Day 190: DO NOT TRY THIS AT HOME

This story is true.  No one and no part of this story have been fictionalized to protect said parties of said story.

This story is told as a warning.  You DO NOT WANT TO TRY THIS AT HOME.

This morning, Tom and I were getting everybody ready for the weekend.  The girls and Linus are spending the weekend at our friend’s house; Tom and I are attending an out-of-town wedding, which is code for a wedding in downtown Cleveland, twenty minutes from where we live, but we got a hotel room and we are pretending it is farther away.

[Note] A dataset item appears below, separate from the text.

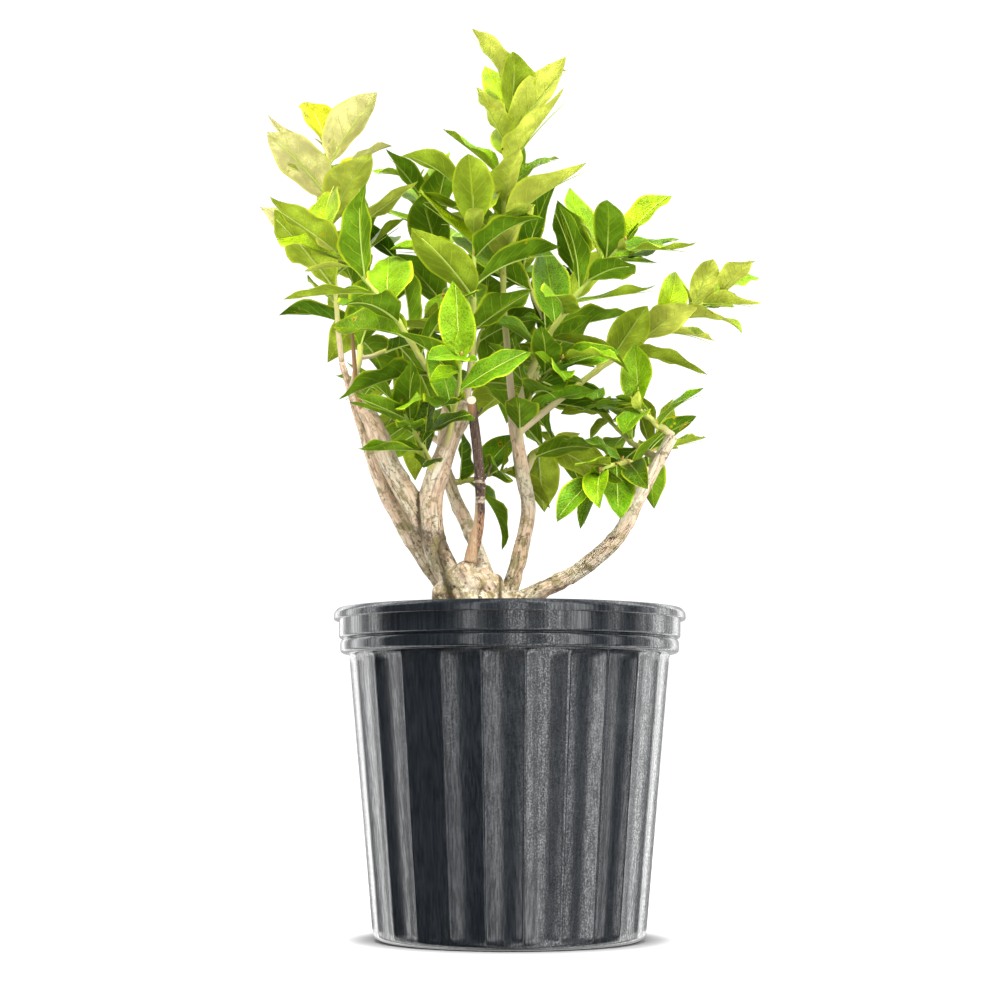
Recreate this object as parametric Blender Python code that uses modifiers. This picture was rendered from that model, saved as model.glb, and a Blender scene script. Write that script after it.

Tom, excited about the wedding, the new casino we will go to for the first time, or having a little reprieve from parenting, did the following:

Standing in the kitchen moments before we were ready to walk out the door, he said, “Does everyone have their swimsuits?”

In unison, “Yes.”

“Their pajamas?”

“Yes”

“Their toothbrushes?”

“Yes.”

“Clothes for tomorrow?”

“Yes.”

He waved his arm in one of those come-follow-me-out-the-door-ways and said, “Let’s roll, Bitches!”

****************************************

Oopsie.

Parenting Tip #37– You’re seven, nine, and twelve-year-old daughters probably shouldn’t be called bitches (well, at least not until their hormonal teenagers and they really are bitches).